## [PROBLEM REQUIREMENTS]
Reproduce, word for word, every line from the first one down to the line containing "SOCKET_PLACE = Vector((1.74, 0.36, 0.84))", and nothing else.

## [DATASET EXCERPT]
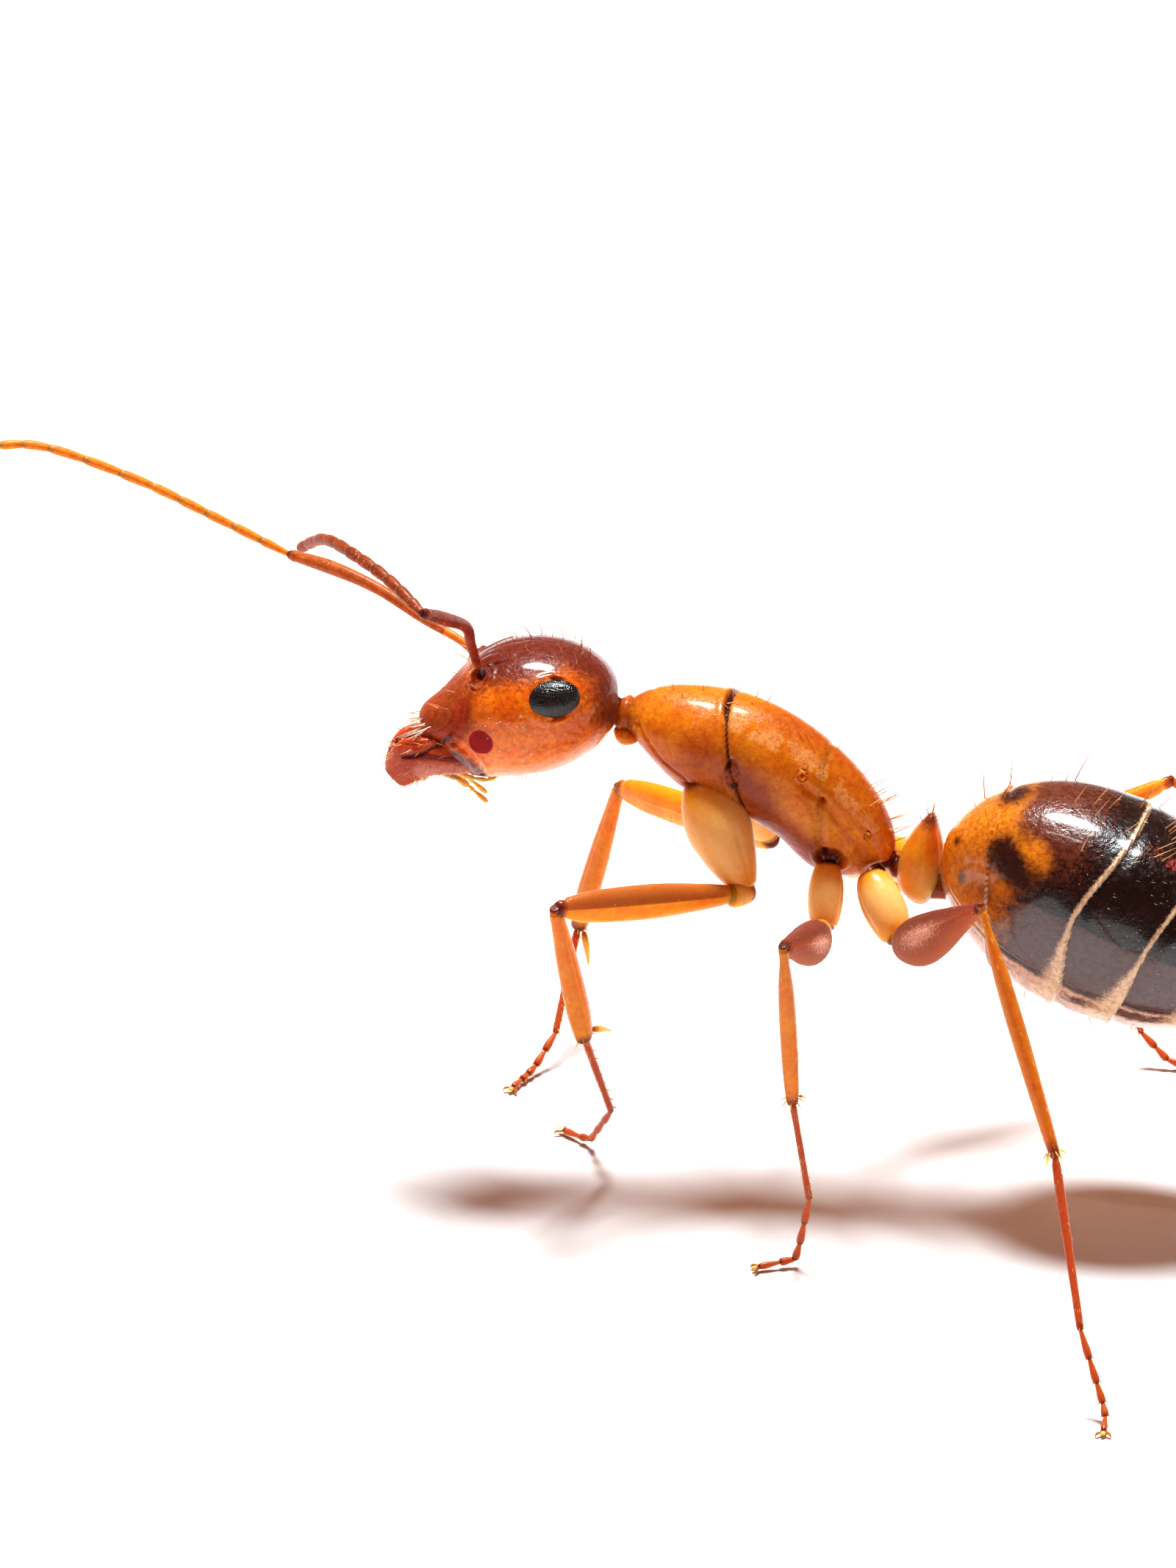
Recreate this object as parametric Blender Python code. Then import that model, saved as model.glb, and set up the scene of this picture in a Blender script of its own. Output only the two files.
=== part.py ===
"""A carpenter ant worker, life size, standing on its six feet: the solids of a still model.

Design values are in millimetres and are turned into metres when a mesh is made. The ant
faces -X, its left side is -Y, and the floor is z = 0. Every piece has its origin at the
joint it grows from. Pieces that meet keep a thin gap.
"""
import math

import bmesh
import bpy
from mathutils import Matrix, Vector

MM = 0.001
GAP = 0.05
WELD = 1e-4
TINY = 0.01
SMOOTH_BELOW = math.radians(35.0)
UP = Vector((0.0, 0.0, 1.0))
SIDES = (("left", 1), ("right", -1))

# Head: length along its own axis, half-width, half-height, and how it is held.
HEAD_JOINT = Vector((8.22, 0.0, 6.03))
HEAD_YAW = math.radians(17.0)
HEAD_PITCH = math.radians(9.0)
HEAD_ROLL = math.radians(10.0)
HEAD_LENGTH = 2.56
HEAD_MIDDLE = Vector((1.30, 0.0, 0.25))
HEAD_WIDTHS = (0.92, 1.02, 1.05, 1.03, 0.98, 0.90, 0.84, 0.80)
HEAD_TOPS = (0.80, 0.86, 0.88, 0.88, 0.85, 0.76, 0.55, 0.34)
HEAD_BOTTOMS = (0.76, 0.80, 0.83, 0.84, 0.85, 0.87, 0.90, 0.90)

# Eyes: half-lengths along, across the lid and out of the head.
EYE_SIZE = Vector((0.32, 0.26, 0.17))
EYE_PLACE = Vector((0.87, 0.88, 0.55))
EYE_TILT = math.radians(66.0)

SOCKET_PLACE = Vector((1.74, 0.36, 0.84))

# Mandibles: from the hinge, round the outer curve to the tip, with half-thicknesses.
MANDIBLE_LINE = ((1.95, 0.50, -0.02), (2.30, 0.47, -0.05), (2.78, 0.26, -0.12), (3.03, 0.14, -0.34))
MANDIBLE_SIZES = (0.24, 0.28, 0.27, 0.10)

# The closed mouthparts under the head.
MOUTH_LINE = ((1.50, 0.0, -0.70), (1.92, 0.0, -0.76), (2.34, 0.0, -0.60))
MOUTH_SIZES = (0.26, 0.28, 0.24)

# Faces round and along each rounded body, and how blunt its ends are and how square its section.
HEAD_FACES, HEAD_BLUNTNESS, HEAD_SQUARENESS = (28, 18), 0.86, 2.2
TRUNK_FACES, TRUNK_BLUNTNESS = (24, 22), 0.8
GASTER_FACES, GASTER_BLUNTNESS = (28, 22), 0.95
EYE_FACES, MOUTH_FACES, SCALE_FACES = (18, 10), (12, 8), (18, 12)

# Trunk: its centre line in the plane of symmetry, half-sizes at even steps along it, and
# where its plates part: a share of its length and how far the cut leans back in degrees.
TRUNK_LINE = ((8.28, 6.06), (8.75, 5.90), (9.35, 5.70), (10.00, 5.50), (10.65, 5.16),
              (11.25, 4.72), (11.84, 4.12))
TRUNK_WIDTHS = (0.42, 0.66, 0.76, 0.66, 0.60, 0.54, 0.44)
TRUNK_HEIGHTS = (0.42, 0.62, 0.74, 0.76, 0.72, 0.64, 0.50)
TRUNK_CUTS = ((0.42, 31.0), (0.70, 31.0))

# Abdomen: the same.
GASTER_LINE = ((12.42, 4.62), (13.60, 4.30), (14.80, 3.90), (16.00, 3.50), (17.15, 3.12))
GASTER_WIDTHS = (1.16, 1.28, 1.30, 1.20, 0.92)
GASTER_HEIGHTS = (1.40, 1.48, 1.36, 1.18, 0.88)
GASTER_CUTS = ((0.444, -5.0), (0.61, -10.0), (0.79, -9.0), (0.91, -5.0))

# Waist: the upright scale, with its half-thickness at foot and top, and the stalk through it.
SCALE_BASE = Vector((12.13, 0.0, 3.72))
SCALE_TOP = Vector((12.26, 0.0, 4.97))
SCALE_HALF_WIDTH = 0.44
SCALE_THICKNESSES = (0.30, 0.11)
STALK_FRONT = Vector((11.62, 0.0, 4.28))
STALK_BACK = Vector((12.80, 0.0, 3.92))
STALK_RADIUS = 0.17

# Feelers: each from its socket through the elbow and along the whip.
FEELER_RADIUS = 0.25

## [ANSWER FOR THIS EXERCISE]
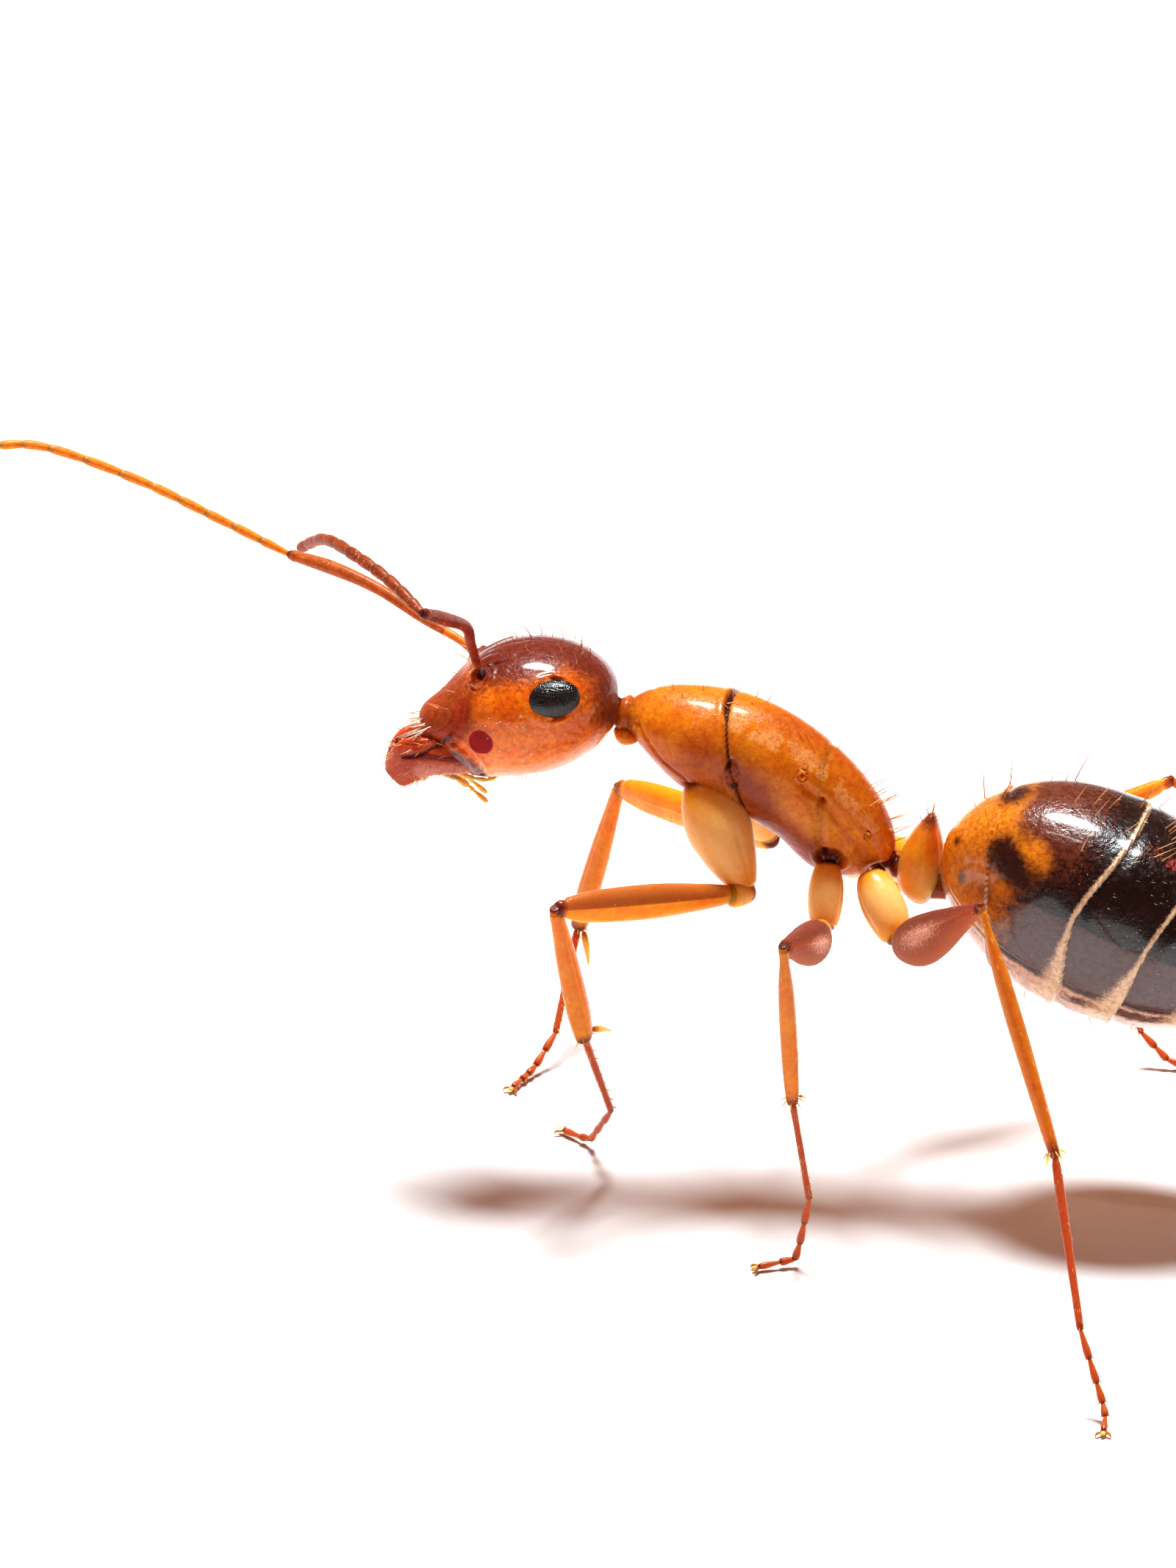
Recreate this object as parametric Blender Python code. Then import that model, saved as model.glb, and set up the scene of this picture in a Blender script of its own. Output only the two files.
=== part.py ===
"""A carpenter ant worker, life size, standing on its six feet: the solids of a still model.

Design values are in millimetres and are turned into metres when a mesh is made. The ant
faces -X, its left side is -Y, and the floor is z = 0. Every piece has its origin at the
joint it grows from. Pieces that meet keep a thin gap.
"""
import math

import bmesh
import bpy
from mathutils import Matrix, Vector

MM = 0.001
GAP = 0.05
WELD = 1e-4
TINY = 0.01
SMOOTH_BELOW = math.radians(35.0)
UP = Vector((0.0, 0.0, 1.0))
SIDES = (("left", 1), ("right", -1))

# Head: length along its own axis, half-width, half-height, and how it is held.
HEAD_JOINT = Vector((8.22, 0.0, 6.03))
HEAD_YAW = math.radians(17.0)
HEAD_PITCH = math.radians(9.0)
HEAD_ROLL = math.radians(10.0)
HEAD_LENGTH = 2.56
HEAD_MIDDLE = Vector((1.30, 0.0, 0.25))
HEAD_WIDTHS = (0.92, 1.02, 1.05, 1.03, 0.98, 0.90, 0.84, 0.80)
HEAD_TOPS = (0.80, 0.86, 0.88, 0.88, 0.85, 0.76, 0.55, 0.34)
HEAD_BOTTOMS = (0.76, 0.80, 0.83, 0.84, 0.85, 0.87, 0.90, 0.90)

# Eyes: half-lengths along, across the lid and out of the head.
EYE_SIZE = Vector((0.32, 0.26, 0.17))
EYE_PLACE = Vector((0.87, 0.88, 0.55))
EYE_TILT = math.radians(66.0)

SOCKET_PLACE = Vector((1.74, 0.36, 0.84))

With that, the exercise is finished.